Ayrton Senna in Spain in 1991It was a first at the Circuit de Catalunya, the inaugural race, and the F1 circus loved every minute of it. The track pandered to the drivers, equally challenging them and their cars, while also promising, as Murray Walker put it, “magic for spectators”.

McLaren managed to get a toehold on Friday, but courtesy Gerhard Berger. Ayrton Senna tried his best to take the pole from his teammate, but couldn’t. Instead, brooms came out on Saturday after an oil spill courtesy Senna’s McLaren engine. The F1 pundits expected the new champion to be crowned at Spain – Senna was leading with rival Nigel Mansell 24 points behind him. The British racer however wasn’t going to give up that easy, and as the racers lined up at the grid, there was promise in the air – this was going to be a race we wouldn’t forget in a hurry.

The grid had Berger at pole, with Mansell at 2nd spot, followed by Senna, Riccardo Patrese, newbie Michael Schumacher, Alain Prost, Jean Alesi and the rest of the pack.

The lights went off and the race started with Berger taking off at the lead, even as Senna quickly passed Mansell to take the second spot. The British racer was on the Brazilian’s tail even as he tried his best to hold off a charging Schumacher. But the young German managed to wiggle his past Mansell and immediately started chasing Senna. The Brazilian refused to give way and Schumacher, by lap 4 had to make way for Mansell.

It became obvious that Mansell was going to make Senna work for his world championship. And so he harangued Senna, matching his pace almost, lap for lap. It was McLaren versus Williams, as the two battled – the McLaren tried to stay ahead and hold off the Williams. Up ahead, Berger was trying to make a quick getaway.

And then it happened, the kind of fireworks no one expected to see so early in the race. Mansell swung out from behind Senna, as the two went down the finish straight and matched his pace.
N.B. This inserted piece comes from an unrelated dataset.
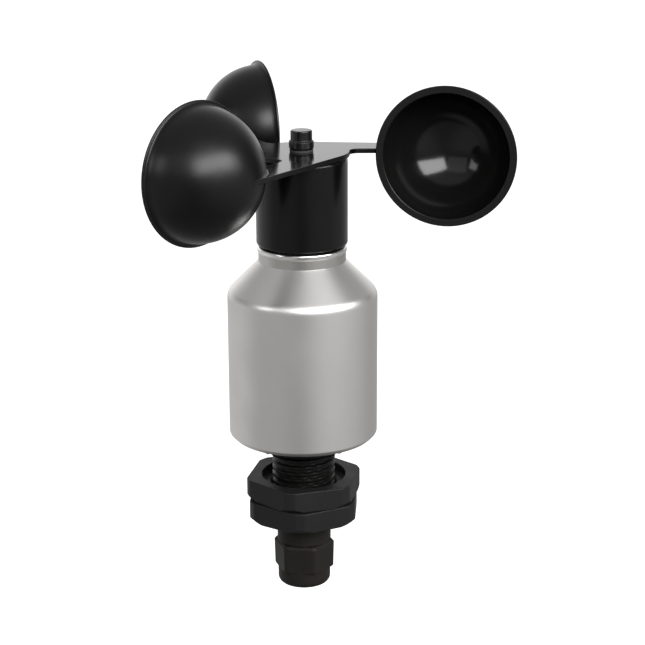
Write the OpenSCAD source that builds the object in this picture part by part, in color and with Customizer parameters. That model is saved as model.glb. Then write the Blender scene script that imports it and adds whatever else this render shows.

Side by side they raced, almost touching, sparks flying, till they reached the first corner. Mansell had the inside line, and Senna had to concede defeat.

Things started looking up for a bit though until lap 14, that is. Berger was in the lead, but a slow pit stop saw Mansell take the 1st place. Then Mansell and Senna both took to the pits for a tyre change, with Senna taking the lead briefly, before letting Berger through. But it all went to hell on lap 14, as Senna overshot and spun into the gravel and slipped down to 5th place. Things wouldn’t really change much for Senna, who ended the race at 5th place. Mansell had managed to take the lead from Berger who retired soon after with electronic problems. The race finally ended with Williams ruling the podium, with Mansell taking the win and Patrese taking the 3rd spot. Prost took 2nd place.
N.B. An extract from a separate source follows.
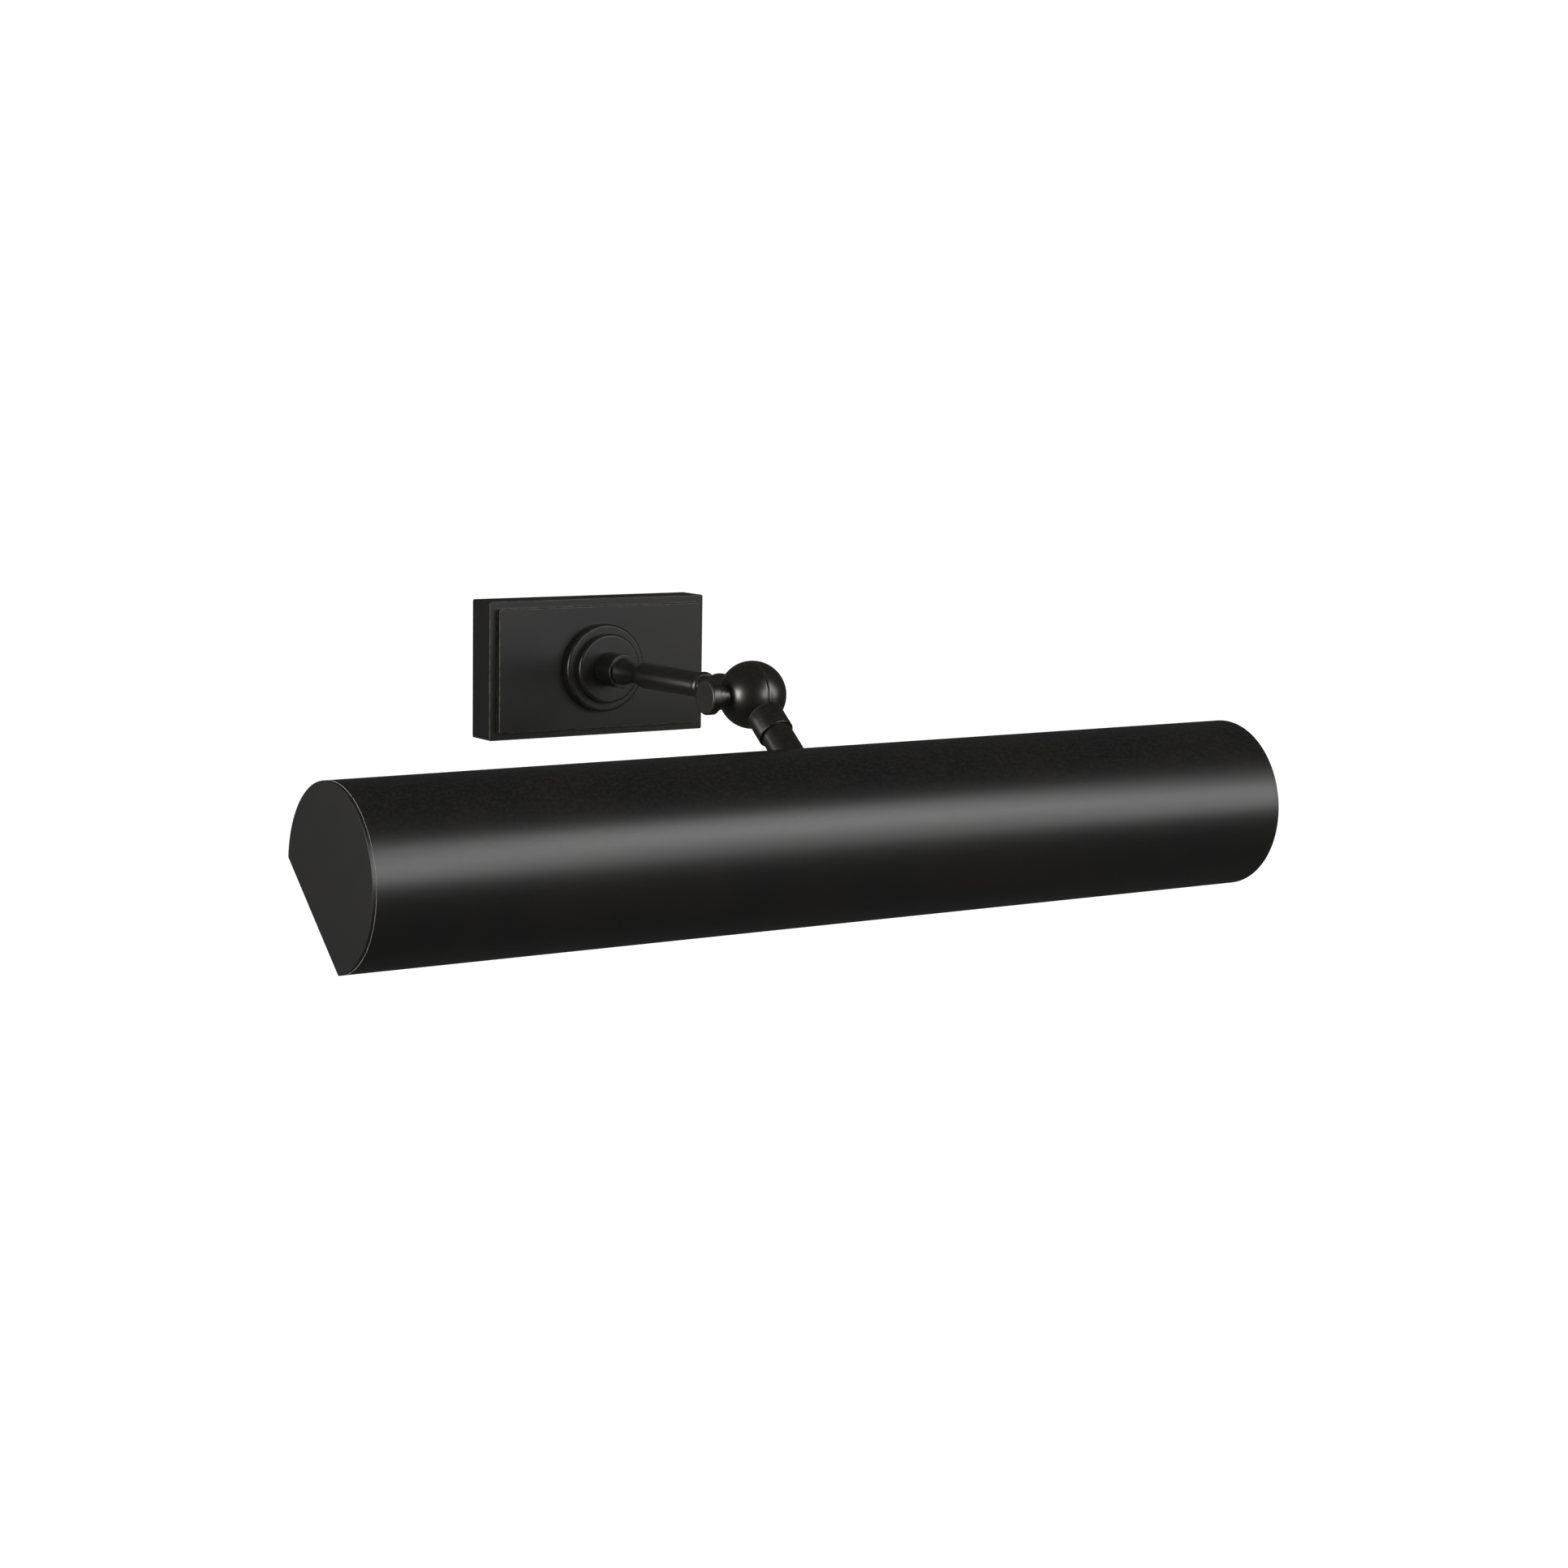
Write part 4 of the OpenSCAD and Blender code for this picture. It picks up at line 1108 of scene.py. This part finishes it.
def draw_section(name, radius, drop, nose):
    """The tube's outside: an arc over the top from one rounded lip to the other."""
    low = lip_angle(radius, drop, nose)
    drawn = Outline(name, polar(radius, -low))
    return drawn.arc((0, 0), 180 + 2 * low, 150), low


def make_shade():
    """Tubular shade, one bent sheet with folded hems, cut open along a plane."""
    sizes = settings().shade
    outer, wall, drop = sizes.radius, sizes.wall, sizes.drop
    low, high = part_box("shade_shell")
    drawn, lip = draw_section("shade_tube", outer, drop, wall)
    inner = outer - 2 * wall
    hem = math.degrees(math.asin((drop - sizes.hem) / inner))
    drawn.arc(polar(outer - wall, 180 + lip), 180, 10)
    drawn.arc((0, 0), -(lip - hem), 4)
    drawn.line(polar(outer - 1.7 * wall, 180 + hem - 0.4), polar(outer - 1.2 * wall, 180 + hem - 0.6))
    drawn.line(polar(outer - wall, 180 + hem - 0.9)).arc((0, 0), -(180 + 2 * (hem - 0.9)), 130)
    drawn.line(polar(outer - 1.2 * wall, -hem + 0.6), polar(outer - 1.7 * wall, -hem + 0.4))
    drawn.line(polar(inner, -hem)).arc((0, 0), -(lip - hem), 4)
    drawn.arc(polar(outer - wall, -lip), 180, 10)
    shade = drawn.plate(high.x - low.x)
    place(shade, at_shade(low.x))
    stem = settings().knuckle
    hole = cylinder("hole", stem.stem_radius + 0.14 * MM, 20 * MM)
    place(hole, down_stem(sizes.along - sizes.radius - 2 * MM))
    combine(shade, hole, "DIFFERENCE")
    tidy_surface(shade)
    middle = tube_axis()
    for face in shade.data.polygons:
        across = (face.center - middle) * Vector((0, 1, 1))
        inwards = across.dot(face.normal) < 0
        face.material_index = int(inwards and across.length < outer - 0.6 * wall)
    soften(shade, 40)
    return hand_over(
        shade, "shade_head", "shade_bronze", [finish(shade_bronze), finish(white_enamel)], "shade_shell"
    )


def make_end_caps():
    """Flat end plates with rounded rims and a flange that locates inside the tube."""
    sizes = settings().shade
    outer, wall, drop = sizes.radius, sizes.wall, sizes.drop
    drawn, lip = draw_section("shade_cap_left", outer, drop, wall)
    drawn.arc(polar(outer - wall, 180 + lip), 90 - lip, 6)
    drawn.line(polar(outer - wall, -lip) + Vector((0, -wall)))
    drawn.arc(polar(outer - wall, -lip), 90 - lip, 6)
    left = drawn.plate(sizes.cap)
    round_edges(left, sizes.cap_edge, 3, 50)
    inner = outer - wall - sizes.fit
    end = math.degrees(math.asin((drop - sizes.hem - MM) / inner))
    ring = Outline("flange", polar(inner, -end)).arc((0, 0), 180 + 2 * end, 96)
    ring.line(polar(inner - MM, 180 + end)).arc((0, 0), -(180 + 2 * end), 96)
    flange = ring.close().plate(sizes.cap_flange + 0.3 * MM)
    place(flange, Matrix.Translation((0, sizes.cap - 0.3 * MM, 0)))
    combine(left, flange, "UNION")
    tidy_surface(left)
    for face in left.data.polygons:
        face.material_index = int(face.center.y > sizes.cap - 0.01 * MM)
    right = copy_of(left, "shade_cap_right")
    about = Matrix.Rotation(math.radians(180), 4, "Z")
    place(left, at_shade(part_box("end_cap_left")[0].x))
    place(right, at_shade(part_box("end_cap_right")[1].x) @ about)
    materials = [finish(shade_bronze), finish(white_enamel)]
    for cap, node_name in ((left, "end_cap_left"), (right, "end_cap_right")):
        soften(cap, 40)
        hand_over(cap, "shade_head", "shade_bronze", materials, node_name)


# ---- Lamps ----


def make_sockets():
    """Moulded sockets with a stepped body, ribs round the grip and a rounded mouth."""
    sizes = settings().lamps
    low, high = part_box("socket_right")
    radius, near, far = (high.z - low.z) / 2, low.x, high.x
    cheek, mouth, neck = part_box("socket_bracket")[1].x, 6.3 * MM, 4.5 * MM
    bore, ribs, pitch = neck - 1.6 * MM, 7, 2.6
    bottom, edge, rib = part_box("socket_contact_right")[0].x, sizes.socket_edge, sizes.rib
    drawn = Outline("lamp_socket_right", (bore, near)).line((neck, near), (neck, cheek))
    drawn.line((radius - 2.9 * MM, cheek)).arc((radius - 2.9 * MM, cheek + 0.4 * MM), 90, 4)
    drawn.line((radius - 2.5 * MM, cheek + 6 * MM), (radius - rib, cheek + 8.6 * MM))
    for step in range(ribs):
        at = cheek + (10 + pitch * step) * MM
        drawn.line((radius - rib, at), (radius, at + 0.35 * MM), (radius, at + 1.35 * MM))
        drawn.line((radius - rib, at + 1.7 * MM))
    drawn.line((radius - rib, far - 6.2 * MM), (radius, far - 5.8 * MM))
    drawn.line((radius, far - edge)).arc((radius - edge, far - edge), 90, 5)
    drawn.line((mouth + 0.4 * MM, far)).arc((mouth + 0.4 * MM, far - 0.4 * MM), 90, 4)
    right = drawn.line((mouth, bottom), (bore, bottom)).close().turned()
    soften(right)
    left = copy_of(right, "lamp_socket_left")
    for socket, side, node_name in ((right, 1, "socket_right"), (left, -1, "socket_left")):
        place(socket, at_lamp(side))
        hand_over(socket, "shade_head", "socket_white", [finish(socket_white)], node_name)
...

The battle for championship was still wide open. The arena for this showdown would be in Japan. It was going to be a battle to watch.

The Ayrton Moment

There are perhaps a handful of moments in F1 racing that encompass an entire generation’s concept of racing…and of F1 rivalries. There is no doubt too that the 1991 Spanish Grand Prix gave us one such moment. Two masters, who had influenced and inspired an entire generation of racers, battled it out over one stretch, the start-finish straight. It was an event that was drama – perfect for television. Sparks flew as two cars battled – one a McLaren, the other a Williams, both contenders for the championship. They raced side by side, sparks flying, holding their own, playing their cars playing like it was a finely tuned violin, as they approached the corner at 195 miles an hour.

Ayrton may have lost that battle and even the race. He may have had to wait for his championship a little long. But at that moment, he demonstrated – as Mansell did – his sheer mastery over the machine. It was stuff of drama, of legend. And it lasted just a few seconds, a moment. But it was a moment to remember.

“Just watch the way the Englishman hangs in there, and fights it out with Ayrton Senna, his rival in the world championship. Both of them refusing to give way, but Nigel Mansell on the left has the inside line and if he can just stay there and of course he did, he goes through into the 2nd place… look at them at this speed because they are approaching the corner 195 miles an hour!”